LAWRIE WILLIAMS: Gold steadyish as FOMC meets
With the November FOMC meeting starting today, eyes will be on the gold price which could be moved upwards or downwards by media interpretations of any decisions made. So far, the price has remained pretty steady to slightly lower in Asian and European trade compared with Monday’s closing price, but we would expect that to change and the price to find direction as news from the meeting leaks out.
We will almost certainly have to wait on North American markets to sense any likely forthcoming serious price movement in the gold price as it is these markets that are driving the global gold price at present. We take it as a foregone conclusion that the FOMC consensus will come up with a date for the commencement of tapering of the current bond buying programme, and how severe the taper will likely be. The markets are currently assuming the taper will commence in the current month, with the programme likely involving $15 billion monthly reductions, suggesting an end-date of mid 2022. Any departure from this projected programme would likely affect the gold price positively or negatively dependent on whether it suggests a slower or faster programme than generally expected.
But probably more significant is any clarification of if, and when, the Fed may start to raise interest rates to try and combat inflation. The timing of such a move is far more contentious, with the markets anticipating a small rise in mid-2022 once tapering ends and possibly another increase later in the year. The Fed may well, as we see it, disagree. It may well welcome rising inflation alongside its current low interest rate policy in order to mitigate the costs of any debt repayment programme it may have in mind, and may also hold off on rate increases for fear of bringing equity markets down. Rising equities are the most overt sign of a possibly improving economy and the Fed may not wish to interrupt this premise.
While unemployment does appear to be falling, it looks to be still well short of the Fed’s target of maximum employment at around 3.5% - the level which predated the onset of the virus pandemic. This target is a key stated aim of the Fed and a premature rise in interest rates could well derail this and cause the deliberations at the meeting to end in delaying any such rises.

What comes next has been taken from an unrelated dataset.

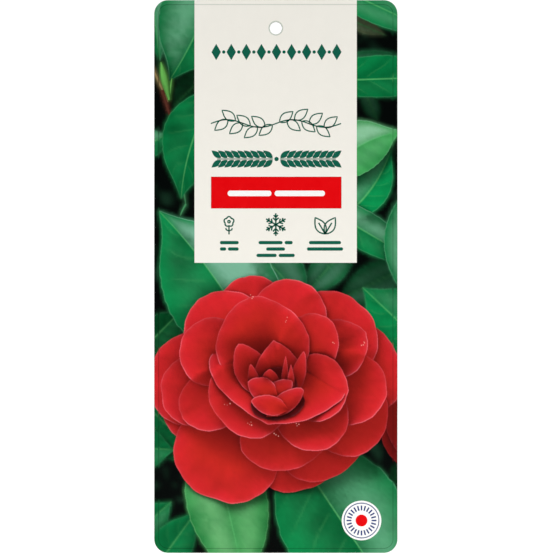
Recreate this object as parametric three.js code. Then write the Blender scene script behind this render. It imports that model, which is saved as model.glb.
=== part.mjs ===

Obviously we will know more as news of the discussions filters out and we may have to wait for Fed chair Jerome Powell’s post-meeting statement before any fundamental analysis of what the FOMC has decided. However, sometimes the ensuing statements are so opaque that interpretation thereof can be subject to dispute! If it appears that a Federal Funds interest rate is perhaps further off than expected, then that could be positive for the gold price. On the other hand any suggestion that earlier, or steeper, rises than the markets have been anticipating, that could set the gold price back a few dollars.